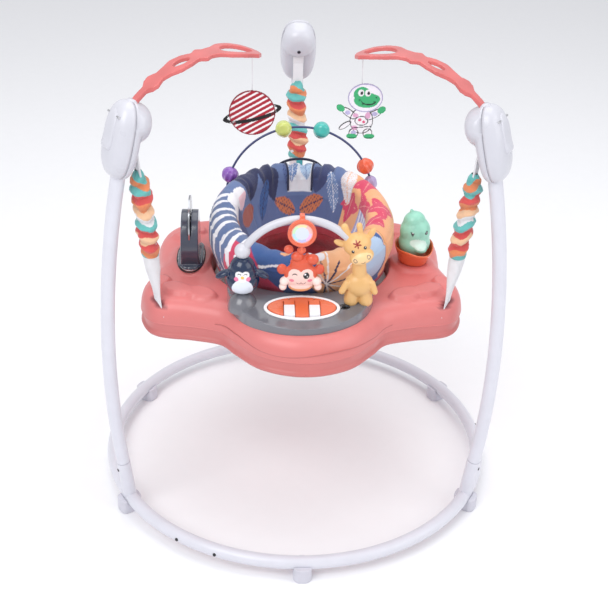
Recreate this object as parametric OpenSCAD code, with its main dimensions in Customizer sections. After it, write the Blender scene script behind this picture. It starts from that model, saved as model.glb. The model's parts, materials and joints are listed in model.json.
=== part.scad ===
/* [Base] */
// Radius of the base ring's centreline
ring_r = 386; // [360:1:400]
// Outer radius of every frame tube
tube_r = 12.7; // [11:0.1:14]
// Wall thickness of the frame tubes
tube_wall = 1.4; // [1:0.1:2]
// Height of the base ring's centreline above the floor
ring_z = 30; // [28:1:34]
// Height of the seam where a post enters its socket
socket_top = 118; // [100:1:140]

/* [Posts] */
// Radius of the bow of each post
bow_r = 1758.6; // [1700:0.1:1820]
// Height of the widest point of the bow
bow_z = 334; // [320:1:350]
// Greatest distance of a post's centreline from the middle
post_reach = 408.6; // [404:0.1:412]
// Lean of each top housing towards the middle
lean = 14.4; // [12:0.1:16]

/* [Tray] */
// Height of the tray's lower rim
tray_z = 380; // [370:1:390]
// Height of the tray's deck
deck_z = 455; // [450:1:460]
// Radius of the opening for the seat
hole_r = 172; // [170:1:176]
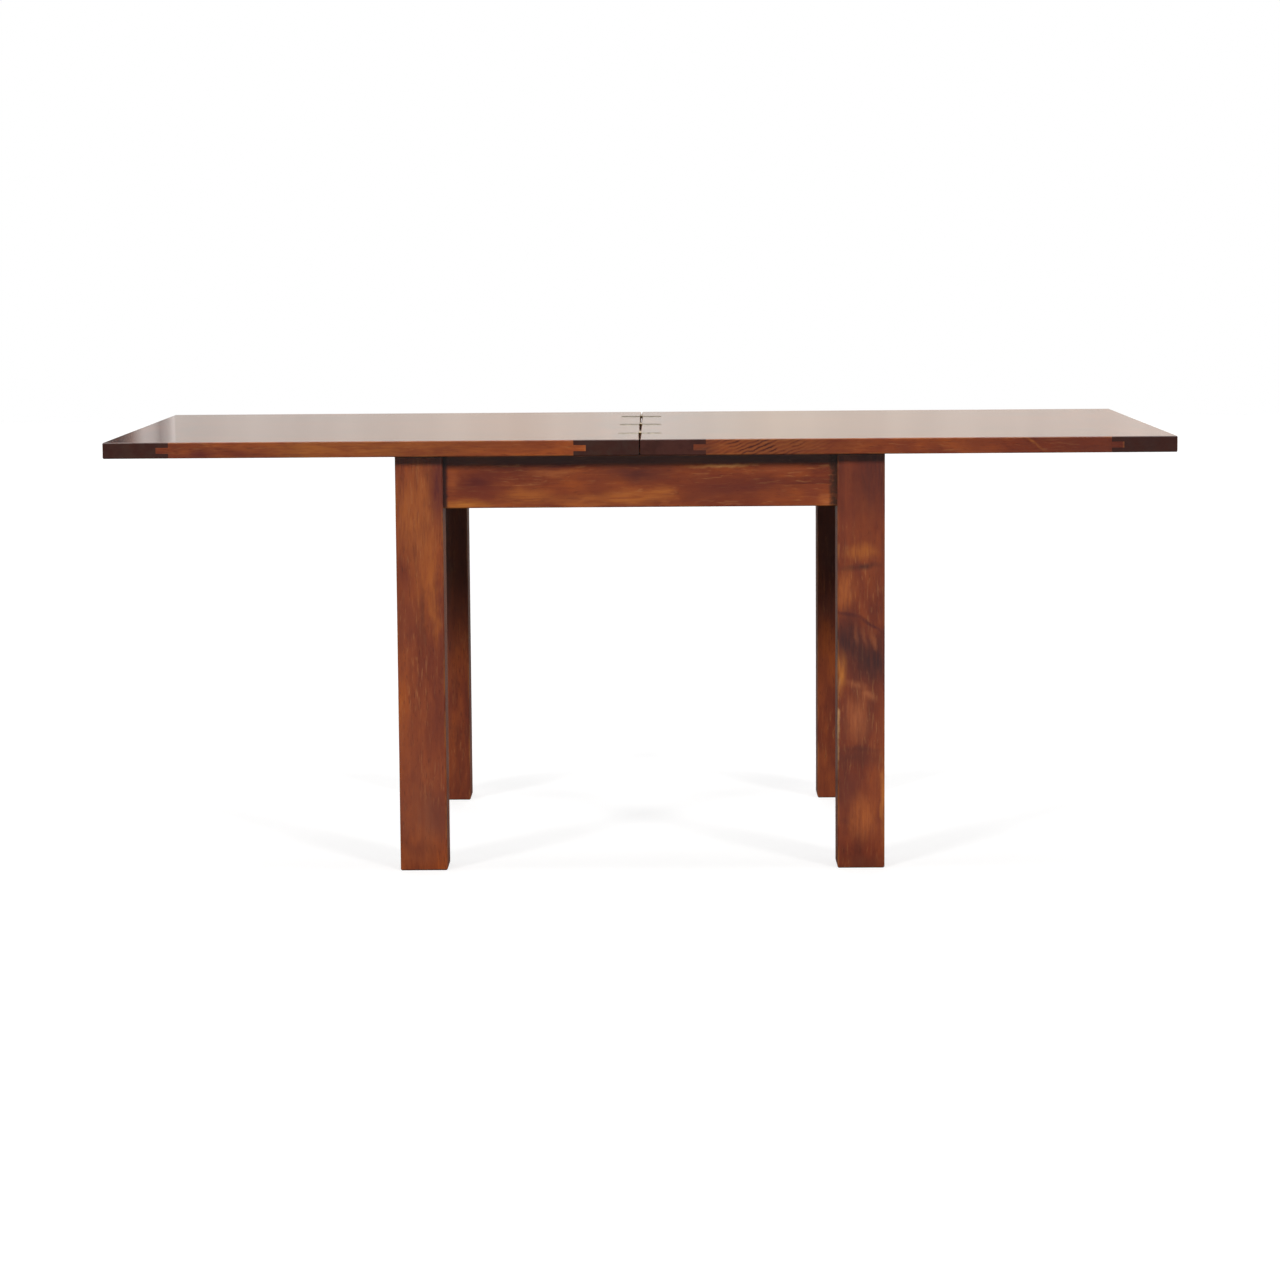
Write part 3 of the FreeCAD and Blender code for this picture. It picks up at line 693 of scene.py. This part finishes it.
# %% Posts
POST_MARKS = {
    "leg_front_left": [
        (-0.365, 0.580, 0.034, 0.230, 0, "#9c582a", 0.5),
        (-0.392, 0.610, 0.060, 0.110, 0, "#a55c2b", 0.6),
        (-0.341, 0.660, 0.020, 0.110, 0, "#4f2020", 0.95),
        (-0.371, 0.440, 0.009, 0.090, 0, "#4a2018", 0.8),
        (-0.350, 0.470, 0.012, 0.120, 2, "#a45c28", 0.7),
        (-0.396, 0.420, 0.030, 0.120, 0, "#6c3424", 0.4),
        (-0.400, 0.200, 0.060, 0.110, 0, "#7a3c24", 0.4),
        (-0.345, 0.100, 0.034, 0.060, 0, "#552520", 0.6),
        (-0.390, 0.020, 0.060, 0.030, 0, "#8c4a2c", 0.5),
        (-0.372, 0.090, 0.060, 0.110, 0, "#6f3e2c", 0.65),
    ],
    "leg_front_right": [
        (0.396, 0.672, 0.060, 0.120, 0, "#47201d", 0.9),
        (0.350, 0.640, 0.020, 0.120, 0, "#7c3a24", 0.5),
        (0.372, 0.542, 0.040, 0.020, 0, "#a05a26", 0.9),
        (0.372, 0.516, 0.052, 0.010, 3, "#41201a", 1.0),
        (0.348, 0.476, 0.024, 0.056, -8, "#a85c2b", 0.8),
        (0.352, 0.434, 0.030, 0.006, -10, "#42191a", 1.0),
        (0.388, 0.418, 0.036, 0.006, -34, "#42191a", 0.9),
        (0.352, 0.388, 0.056, 0.058, 0, "#301a1b", 1.0),
        (0.392, 0.352, 0.062, 0.054, -20, "#341b1b", 1.0),
        (0.366, 0.402, 0.006, 0.028, 6, "#874a2e", 0.6),
        (0.379, 0.396, 0.006, 0.028, 10, "#874a2e", 0.6),
        (0.393, 0.388, 0.006, 0.026, 14, "#8a4c2e", 0.7),
        (0.338, 0.335, 0.014, 0.052, 0, "#b06c2e", 0.85),
        (0.366, 0.316, 0.030, 0.012, -20, "#9a5936", 0.7),
        (0.384, 0.296, 0.024, 0.012, -28, "#9a5936", 0.7),
        (0.366, 0.256, 0.030, 0.060, 0, "#a25c36", 0.8),
        (0.360, 0.190, 0.085, 0.024, -2, "#4c241c", 0.7),
        (0.374, 0.204, 0.060, 0.008, -2, "#401e19", 0.5),
        (0.350, 0.130, 0.036, 0.060, 0, "#592a20", 0.6),
        (0.376, 0.088, 0.034, 0.056, 0, "#a4592b", 0.85),
        (0.411, 0.120, 0.008, 0.100, 0, "#b06a2e", 0.9),
        (0.371, 0.006, 0.080, 0.030, 0, "#5c3024", 0.7),
        (0.3335, 0.250, 0.005, 0.120, 0, "#c8a070", 0.9, 0.006),
    ],
}


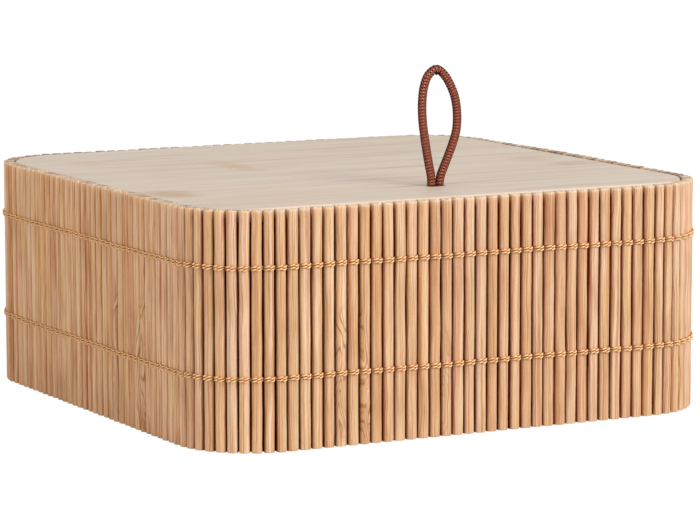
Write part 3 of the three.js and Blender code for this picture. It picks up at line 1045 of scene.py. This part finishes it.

_ _ _ _ _ _ _

▶ Work required
Give back exactly the lines from the beginning of the records through the line containing "hole_r = 172; // [170:1:176]", and only those.

▶ Task solution
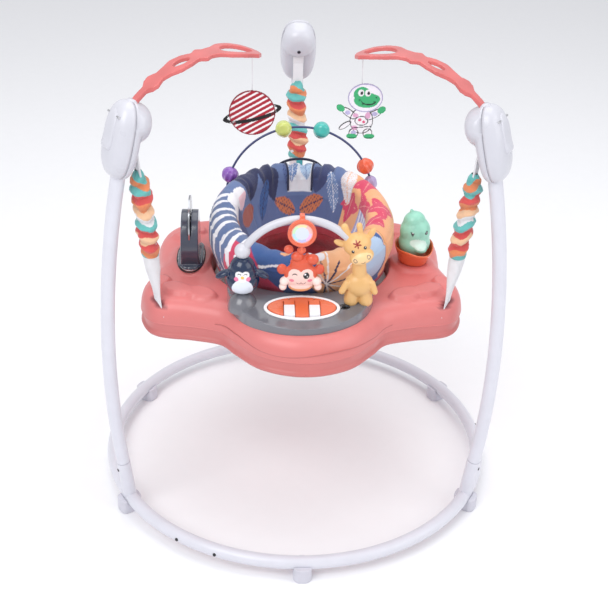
Recreate this object as parametric OpenSCAD code, with its main dimensions in Customizer sections. After it, write the Blender scene script behind this picture. It starts from that model, saved as model.glb. The model's parts, materials and joints are listed in model.json.
=== part.scad ===
/* [Base] */
// Radius of the base ring's centreline
ring_r = 386; // [360:1:400]
// Outer radius of every frame tube
tube_r = 12.7; // [11:0.1:14]
// Wall thickness of the frame tubes
tube_wall = 1.4; // [1:0.1:2]
// Height of the base ring's centreline above the floor
ring_z = 30; // [28:1:34]
// Height of the seam where a post enters its socket
socket_top = 118; // [100:1:140]

/* [Posts] */
// Radius of the bow of each post
bow_r = 1758.6; // [1700:0.1:1820]
// Height of the widest point of the bow
bow_z = 334; // [320:1:350]
// Greatest distance of a post's centreline from the middle
post_reach = 408.6; // [404:0.1:412]
// Lean of each top housing towards the middle
lean = 14.4; // [12:0.1:16]

/* [Tray] */
// Height of the tray's lower rim
tray_z = 380; // [370:1:390]
// Height of the tray's deck
deck_z = 455; // [450:1:460]
// Radius of the opening for the seat
hole_r = 172; // [170:1:176]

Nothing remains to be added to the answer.